I guess you could call it a German Hamburger. It's made up of hamburger and cabbage cooked and seasoned with salt and pepper and completed incased in bread dough (kinda like a roll) and baked. It may not sound great, but is really good! My mom doesn't really use a recipe, but here is one I found on the Internet. You just adjust the amount of cabbage to your taste. Instead of butter, she always had melted shortening in the dish that she would dip the sides in before placing them together so that they would pull apart and not stick. She would then run a stick of butter over the top of the bread after baking just like you do hot rolls.

Bierox (Russian-German)

Ingredients

2 boxes of Pillsbury Hot Roll mix or your favorite hot roll mix (or make your own bread dough)
1 1/2 lbs ground beef
1 large head of cabbage, shredded
1 large onion, diced
flour
butter, melted



Directions

Lightly brown ground beef; add cabbage and onion; season generously with black pepper and salt. Cook until onions are clear and cabbage is tender. Drain.

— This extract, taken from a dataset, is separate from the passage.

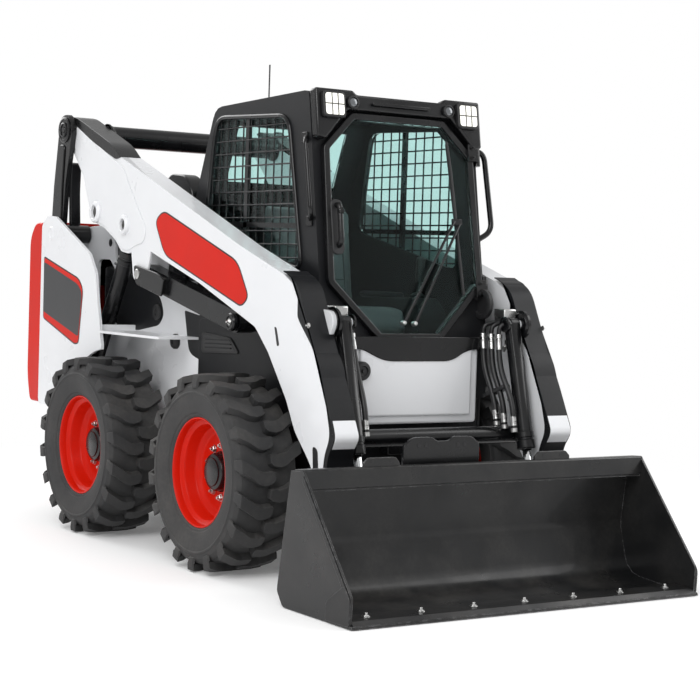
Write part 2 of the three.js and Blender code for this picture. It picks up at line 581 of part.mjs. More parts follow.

Prepare hot roll mix (your choice) as instructed. On lightly floured surface, roll hot roll mix. With a knife, cut into 3" x 3" squares. (We always make ours bigger so that they end up about 4 x 4 or 2 across on a 9 x 13 pan) With an ice cream scoop (or something similar), add ground beef mixture to center of square. Fold each corner to the middle and pinch the dough together. Flip upside down and put on lightly greased cookie sheet or baking stone. (We always used Pyrex baking dishes. Let rise before baking.

Bake at 375 F until golden brown - about 15 minutes. brush lightly with melted butter.

Serve with potato salad (preferably German) and/or hot vegetable soup.

Makes approximately 14 bierox.

Last edited by Boomermom; 11/10/04 11:00 PM.